[START]
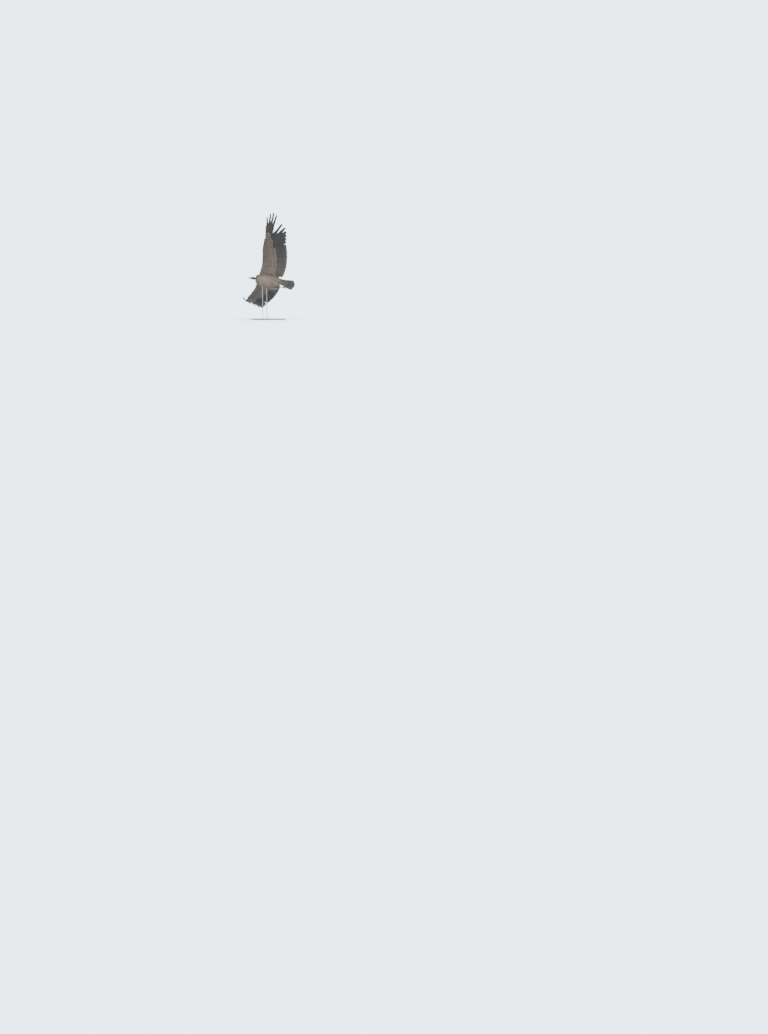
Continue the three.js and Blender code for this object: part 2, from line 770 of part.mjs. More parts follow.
[END]
[START]
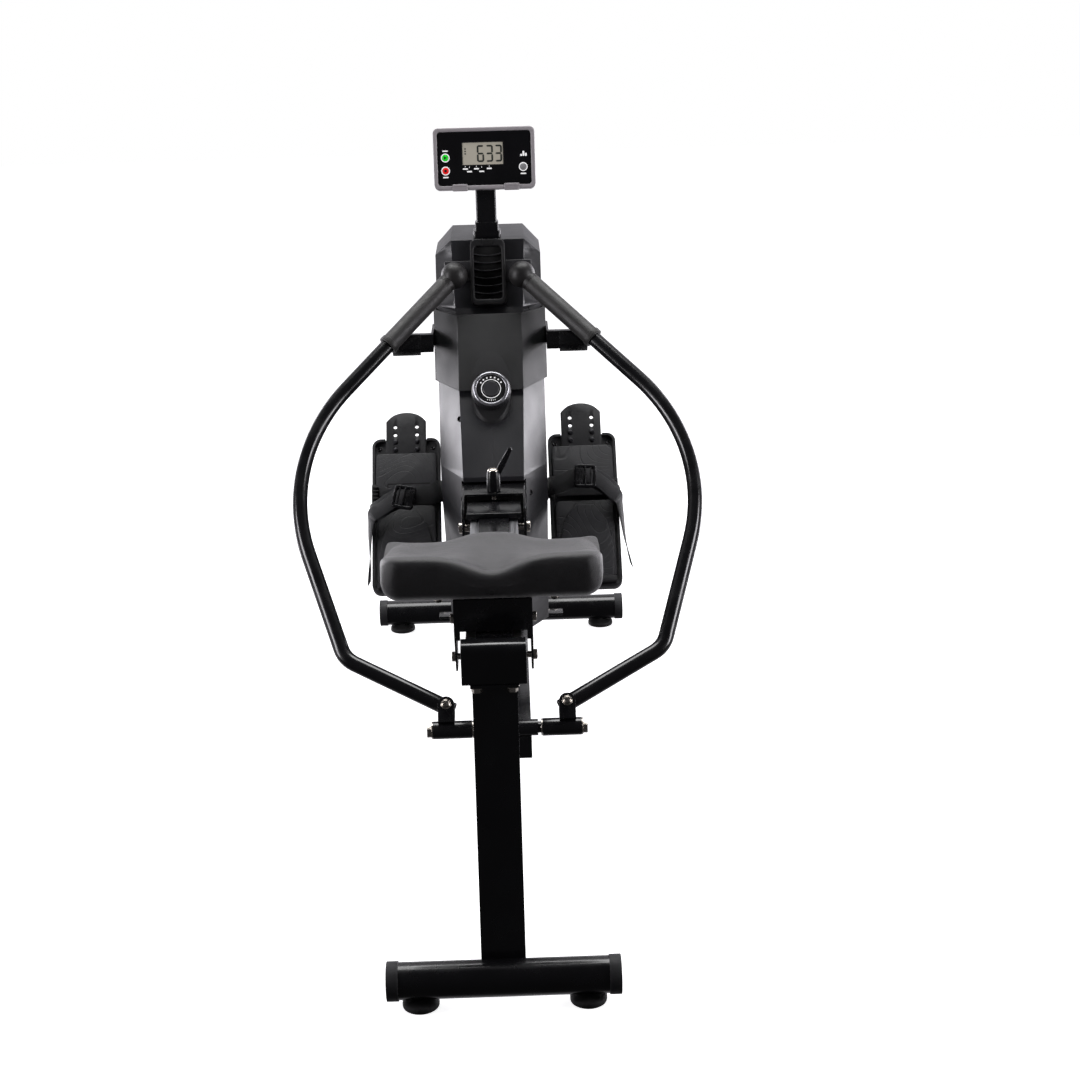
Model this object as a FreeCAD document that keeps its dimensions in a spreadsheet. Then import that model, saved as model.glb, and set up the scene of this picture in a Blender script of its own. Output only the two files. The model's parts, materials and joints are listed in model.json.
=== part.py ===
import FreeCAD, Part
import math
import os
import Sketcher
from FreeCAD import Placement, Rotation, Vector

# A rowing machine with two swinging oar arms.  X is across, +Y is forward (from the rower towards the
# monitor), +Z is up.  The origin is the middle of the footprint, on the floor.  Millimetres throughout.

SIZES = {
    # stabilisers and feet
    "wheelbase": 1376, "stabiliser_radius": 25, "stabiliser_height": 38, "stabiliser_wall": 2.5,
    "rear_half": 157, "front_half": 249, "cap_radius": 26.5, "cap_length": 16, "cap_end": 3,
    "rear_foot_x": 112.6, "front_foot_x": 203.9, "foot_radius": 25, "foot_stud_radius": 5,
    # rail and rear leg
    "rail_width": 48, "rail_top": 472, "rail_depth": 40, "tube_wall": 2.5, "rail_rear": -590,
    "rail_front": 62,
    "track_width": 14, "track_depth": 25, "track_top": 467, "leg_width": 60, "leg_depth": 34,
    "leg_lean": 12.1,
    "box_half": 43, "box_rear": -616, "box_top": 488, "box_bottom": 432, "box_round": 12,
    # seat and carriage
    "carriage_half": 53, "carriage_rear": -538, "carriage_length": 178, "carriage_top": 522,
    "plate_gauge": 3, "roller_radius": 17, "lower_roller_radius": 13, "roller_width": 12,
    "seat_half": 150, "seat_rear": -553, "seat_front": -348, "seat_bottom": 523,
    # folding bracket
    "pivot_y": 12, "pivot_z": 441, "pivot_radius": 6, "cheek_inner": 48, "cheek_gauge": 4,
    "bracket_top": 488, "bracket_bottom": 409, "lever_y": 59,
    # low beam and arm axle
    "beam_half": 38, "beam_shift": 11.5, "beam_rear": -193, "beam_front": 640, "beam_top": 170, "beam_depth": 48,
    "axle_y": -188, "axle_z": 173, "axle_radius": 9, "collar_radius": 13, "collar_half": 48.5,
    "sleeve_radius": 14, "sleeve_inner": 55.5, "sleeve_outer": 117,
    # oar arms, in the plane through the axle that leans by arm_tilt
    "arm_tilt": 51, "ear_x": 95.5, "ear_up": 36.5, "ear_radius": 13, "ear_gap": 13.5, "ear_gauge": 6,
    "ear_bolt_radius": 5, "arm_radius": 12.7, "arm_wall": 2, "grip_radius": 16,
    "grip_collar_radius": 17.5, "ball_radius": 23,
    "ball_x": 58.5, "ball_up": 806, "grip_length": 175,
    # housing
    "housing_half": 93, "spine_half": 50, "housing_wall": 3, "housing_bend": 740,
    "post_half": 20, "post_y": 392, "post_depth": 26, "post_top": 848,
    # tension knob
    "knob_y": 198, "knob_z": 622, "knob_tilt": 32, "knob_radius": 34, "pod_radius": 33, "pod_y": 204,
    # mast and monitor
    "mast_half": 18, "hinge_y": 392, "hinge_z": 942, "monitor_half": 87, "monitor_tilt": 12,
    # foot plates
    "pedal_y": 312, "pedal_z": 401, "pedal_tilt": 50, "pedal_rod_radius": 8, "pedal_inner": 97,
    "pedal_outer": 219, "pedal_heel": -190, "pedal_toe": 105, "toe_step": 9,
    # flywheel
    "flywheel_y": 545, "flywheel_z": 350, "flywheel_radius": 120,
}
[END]
Everything from the line that contains "Model this object" to the line that contains "# monitor), +Z" must be transcribed exactly, both end lines included.

Model this object as a FreeCAD document that keeps its dimensions in a spreadsheet. Then import that model, saved as model.glb, and set up the scene of this picture in a Blender script of its own. Output only the two files. The model's parts, materials and joints are listed in model.json.
=== part.py ===
import FreeCAD, Part
import math
import os
import Sketcher
from FreeCAD import Placement, Rotation, Vector

# A rowing machine with two swinging oar arms.  X is across, +Y is forward (from the rower towards the
# monitor), +Z is up.  The origin is the middle of the footprint, on the floor.  Millimetres throughout.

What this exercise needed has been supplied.